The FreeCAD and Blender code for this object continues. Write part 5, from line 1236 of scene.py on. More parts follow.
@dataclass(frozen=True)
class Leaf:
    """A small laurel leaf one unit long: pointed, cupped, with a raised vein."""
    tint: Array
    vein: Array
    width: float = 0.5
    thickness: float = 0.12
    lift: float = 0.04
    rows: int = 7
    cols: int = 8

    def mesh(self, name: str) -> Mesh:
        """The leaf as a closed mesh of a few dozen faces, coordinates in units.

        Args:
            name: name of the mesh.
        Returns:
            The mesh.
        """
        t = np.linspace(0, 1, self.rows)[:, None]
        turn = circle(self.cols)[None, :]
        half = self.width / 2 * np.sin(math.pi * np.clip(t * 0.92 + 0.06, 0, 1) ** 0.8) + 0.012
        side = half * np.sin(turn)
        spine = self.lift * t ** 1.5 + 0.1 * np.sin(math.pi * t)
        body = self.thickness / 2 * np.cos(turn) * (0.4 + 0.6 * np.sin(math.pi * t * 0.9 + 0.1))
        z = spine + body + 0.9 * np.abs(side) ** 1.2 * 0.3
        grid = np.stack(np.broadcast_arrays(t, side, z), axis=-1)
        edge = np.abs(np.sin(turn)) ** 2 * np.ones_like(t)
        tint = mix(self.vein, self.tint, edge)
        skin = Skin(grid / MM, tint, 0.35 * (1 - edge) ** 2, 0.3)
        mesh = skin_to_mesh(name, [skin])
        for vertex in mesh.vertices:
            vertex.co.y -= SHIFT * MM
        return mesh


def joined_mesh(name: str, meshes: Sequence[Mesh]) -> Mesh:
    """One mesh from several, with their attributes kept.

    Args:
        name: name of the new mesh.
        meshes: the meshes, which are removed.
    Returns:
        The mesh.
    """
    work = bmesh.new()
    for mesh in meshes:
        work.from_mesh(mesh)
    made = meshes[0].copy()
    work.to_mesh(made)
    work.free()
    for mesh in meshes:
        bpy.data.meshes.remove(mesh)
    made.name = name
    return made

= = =

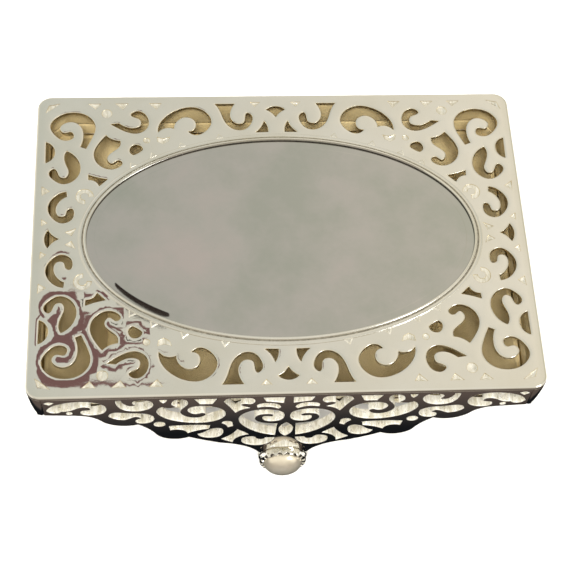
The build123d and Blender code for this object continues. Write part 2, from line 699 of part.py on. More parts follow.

= = =

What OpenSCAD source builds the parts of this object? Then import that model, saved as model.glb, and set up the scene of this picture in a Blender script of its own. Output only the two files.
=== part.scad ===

= = =

Each line from the one holding "The FreeCAD and" to the one holding "coordinates in units.", those two included, is to be transcribed exactly, and no other line.

The FreeCAD and Blender code for this object continues. Write part 5, from line 1236 of scene.py on. More parts follow.
@dataclass(frozen=True)
class Leaf:
    """A small laurel leaf one unit long: pointed, cupped, with a raised vein."""
    tint: Array
    vein: Array
    width: float = 0.5
    thickness: float = 0.12
    lift: float = 0.04
    rows: int = 7
    cols: int = 8

    def mesh(self, name: str) -> Mesh:
        """The leaf as a closed mesh of a few dozen faces, coordinates in units.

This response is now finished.